Extracted data entries:
▼

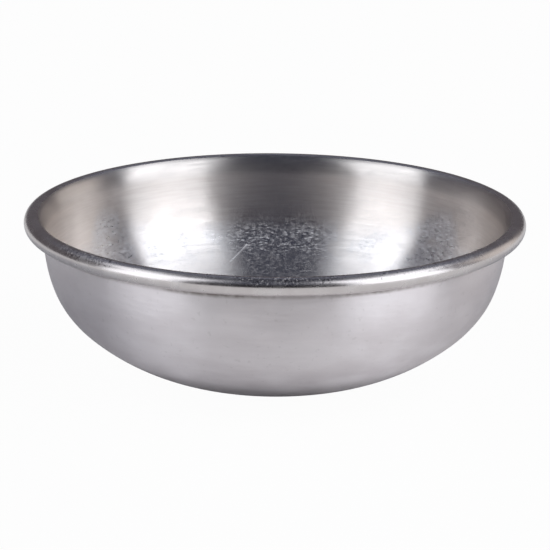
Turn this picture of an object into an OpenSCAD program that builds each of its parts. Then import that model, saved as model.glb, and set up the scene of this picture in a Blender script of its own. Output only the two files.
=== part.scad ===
// Stainless steel bowl: one sheet, drawn to a round form, with its rim rolled outwards over a wire.
// The origin is the centre of the flat foot, at table level. +Z is up, and the bowl is round about Z.
// The shell is the sheet's own section turned about Z, so it keeps one thickness from foot to edge.

/* [Bowl] */
// Diameter over the rolled rim
rim_d = 160; // [152:1:168]
// Height from the table to the crest of the rim
bowl_h = 53.3; // [51.5:0.1:55]
// Diameter of the flat foot that the bowl stands on
foot_d = 34; // [28:1:40]
// Thickness of the sheet
sheet_t = 0.8; // [0.6:0.05:1]

/* [Wall] */
// Slope at which the floor's curve meets the shoulder's, in degrees from level
floor_slope = 41.5; // [39:0.5:44]
// Slope at which the shoulder's curve meets the upper wall's, in degrees from level
shoulder_slope = 70.5; // [68:0.5:73]
// Radius of the upper wall's curve, to the outer face
wall_r = 47; // [42:1:52]

/* [Rolled rim] */
// Diameter of the wire inside the rim
wire_d = 4; // [3.5:0.1:4.5]
// Room all round the wire, inside the roll
wire_room = 0.1; // [0.05:0.05:0.2]
// Radius of the flare by which the wall leads into the roll, to the inner face
flare_r = 10; // [9:0.5:12]
// Turn of the flare, in degrees from upright
flare_turn = 32; // [28:1:36]
// Gap left between the wall and the edge that is tucked in under the bead
tuck_gap = 0.3; // [0.2:0.05:0.45]
// Gap between the two ends of the wire
wire_end_gap = 0.8; // [0.4:0.1:2]

/* [Hidden] */
$fn = 180;

// Furthest that a straight step along a curve may lie inside it
chord_error = 0.02;
// Points closer than this are one point
same_point = 0.001;

// The roll fits round the wire and peaks at the crest. The flare hands over to it at a shared tangent.
roll_r = wire_d / 2 + wire_room + sheet_t;
crest_r = rim_d / 2 - roll_r;
roll_at = [crest_r, bowl_h - roll_r];
flare_to_roll = flare_r - roll_r;
flare_at = roll_at + flare_to_roll * [cos(flare_turn), -sin(flare_turn)];

// The wall's outer face stands upright where the flare begins
neck_r = flare_at.x - flare_r + sheet_t;
neck_z = flare_at.y;

// The trimmed edge is rounded. It stops short of the wall by tuck_gap, measured across the flare's curve.
trim_r = sheet_t / 2;
roll_to_trim = roll_r - trim_r;
flare_to_trim = flare_r - sheet_t - tuck_gap - trim_r;
trim_turn = acos((pow(flare_to_roll, 2) + pow(roll_to_trim, 2) - pow(flare_to_trim, 2))
    / (2 * flare_to_roll * roll_to_trim));
trim_angle = -flare_turn - trim_turn;

// What the floor's and the shoulder's curves have to cover between them, outwards and upwards
reach = neck_r - foot_d / 2 - wall_r * (1 - sin(shoulder_slope));
rise = neck_z - wall_r * cos(shoulder_slope);

// A curve of radius 1 that turns from slope a to slope b runs this far outwards and this far upwards
function outwards(a, b) = sin(b) - sin(a);
function upwards(a, b) = cos(a) - cos(b);

// The two radii that close the outline, from one equation for its reach and one for its rise
floor_out = outwards(0, floor_slope);
floor_up = upwards(0, floor_slope);
shoulder_out = outwards(floor_slope, shoulder_slope);
shoulder_up = upwards(floor_slope, shoulder_slope);
closing = floor_out * shoulder_up - shoulder_out * floor_up;
floor_r = (reach * shoulder_up - rise * shoulder_out) / closing;
shoulder_r = (rise * floor_out - reach * floor_up) / closing;

// Curves that meet share a tangent, so their centres lie on one line through the point where they meet
function normal_at(slope) = [sin(slope), -cos(slope)];
floor_at = [foot_d / 2, floor_r];
shoulder_at = floor_at + (floor_r - shoulder_r) * normal_at(floor_slope);
wall_at = shoulder_at + (shoulder_r - wall_r) * normal_at(shoulder_slope);

// Every bend of the sheet, from the foot to the trimmed edge: its centre, the radius of the outer face and
// of the inner face, and the angles about the centre at which it starts and ends
join_angle = 180 - flare_turn;
bends = [
    [floor_at, floor_r, floor_r - sheet_t, -90, floor_slope - 90],
    [shoulder_at, shoulder_r, shoulder_r - sheet_t, floor_slope - 90, shoulder_slope - 90],
    [wall_at, wall_r, wall_r - sheet_t, shoulder_slope - 90, 0],
    [flare_at, flare_r - sheet_t, flare_r, 180, join_angle],
    [roll_at, roll_r - sheet_t, roll_r, join_angle, 90],
    [roll_at, roll_r - sheet_t, roll_r, 90, 0],
    [roll_at, roll_r - sheet_t, roll_r, 0, trim_angle]
];
OUTER = 1;
INNER = 2;

// How many straight steps keep a curve of radius r within chord_error over a turn
function steps_for(r, turn) = ceil(abs(turn) / (2 * acos(1 - chord_error / r)));

// Points along a curve, both ends included
function curve(centre, r, from, to, steps) =
    [for (i = [0:steps]) let (a = from + (to - from) * i / steps) centre + r * [cos(a), sin(a)]];

// Points along one face of the sheet. Both faces take equal steps.
function face(side) =
    [for (b = bends) each curve(b[0], b[side], b[3], b[4], steps_for(max(b[OUTER], b[INNER]), b[4] - b[3]))];

// The trimmed edge, from the face by the wire round to the face outside
trim_at = roll_at + roll_to_trim * [cos(trim_angle), sin(trim_angle)];
trim = curve(trim_at, trim_r, trim_angle - 180, trim_angle, steps_for(trim_r, 180));

function backwards(points) = [for (i = [len(points) - 1:-1:0]) points[i]];
function distinct(points) =
    [for (i = [0:len(points) - 1]) if (i == 0 || norm(points[i] - points[i - 1]) > same_point) points[i]];

// Out along the underside of the foot and the outer face, round the trimmed edge, and back along the inner face
section = distinct(concat([[0, 0]], face(OUTER), trim, backwards(face(INNER)), [[0, sheet_t]]));

// The wire's gap as an angle, turned to the back of the bowl
wire_gap_angle = wire_end_gap / crest_r * 180 / PI;
wire_turn = 90 + wire_gap_angle / 2;

echo(floor_radius = floor_r, shoulder_radius = shoulder_r, trim_angle = trim_angle, points = len(section));

module bowl_shell() {
    color("lightsteelblue")
        rotate_extrude()
            polygon(section);
}

module rim_wire() {
    color("dimgray")
        rotate([0, 0, wire_turn])
            rotate_extrude(angle = 360 - wire_gap_angle)
                translate(roll_at)
                    circle(wire_d / 2);
}

bowl_shell();
rim_wire();
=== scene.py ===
# %% [markdown]
# # A stainless steel bowl, brushed inside and satin outside
#
# The bowl is one disc of stainless steel sheet, drawn to a round form, with its edge rolled outwards over a
# wire. What the eye takes from it is the finish: brushing that runs round the inside, a duller satin
# outside, and a rim rubbed bright by hands. This lesson turns the sheet's own section into one closed mesh,
# gives each of its three finishes a material, and then sets up the small studio for the steel to mirror.
#
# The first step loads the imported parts, which fix the bowl's size and its place.

# %% Load the frame
import math

import bpy
import numpy as np
from mathutils import Matrix, Vector


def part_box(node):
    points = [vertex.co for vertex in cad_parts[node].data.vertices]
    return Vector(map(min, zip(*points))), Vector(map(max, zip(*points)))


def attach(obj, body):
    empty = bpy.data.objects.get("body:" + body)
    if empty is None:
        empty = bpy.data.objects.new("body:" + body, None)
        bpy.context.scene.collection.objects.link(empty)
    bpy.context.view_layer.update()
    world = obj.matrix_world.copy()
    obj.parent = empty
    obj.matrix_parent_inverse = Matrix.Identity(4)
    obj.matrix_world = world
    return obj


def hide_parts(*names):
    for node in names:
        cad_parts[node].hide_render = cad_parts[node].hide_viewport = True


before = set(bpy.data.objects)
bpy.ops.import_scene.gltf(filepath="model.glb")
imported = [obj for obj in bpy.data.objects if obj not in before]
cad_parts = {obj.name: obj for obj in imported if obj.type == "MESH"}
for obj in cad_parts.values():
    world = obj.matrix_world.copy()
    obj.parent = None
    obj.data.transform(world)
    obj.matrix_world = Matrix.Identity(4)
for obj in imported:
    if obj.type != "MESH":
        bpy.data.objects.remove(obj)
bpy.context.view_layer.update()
MM = 0.001

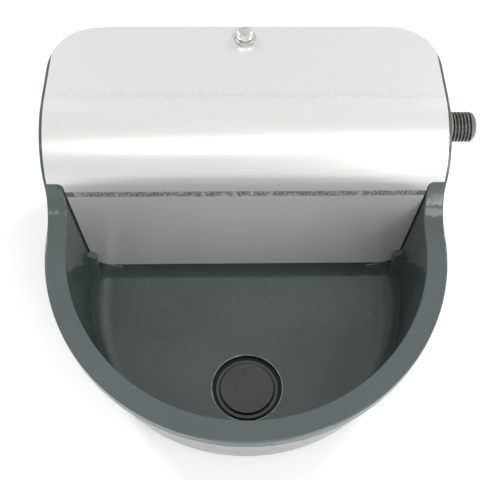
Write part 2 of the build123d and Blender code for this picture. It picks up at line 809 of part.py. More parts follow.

▲

What you have to do:
Your answer should be a single number: how many lines in the data above include "type"?

Answer for the task:
2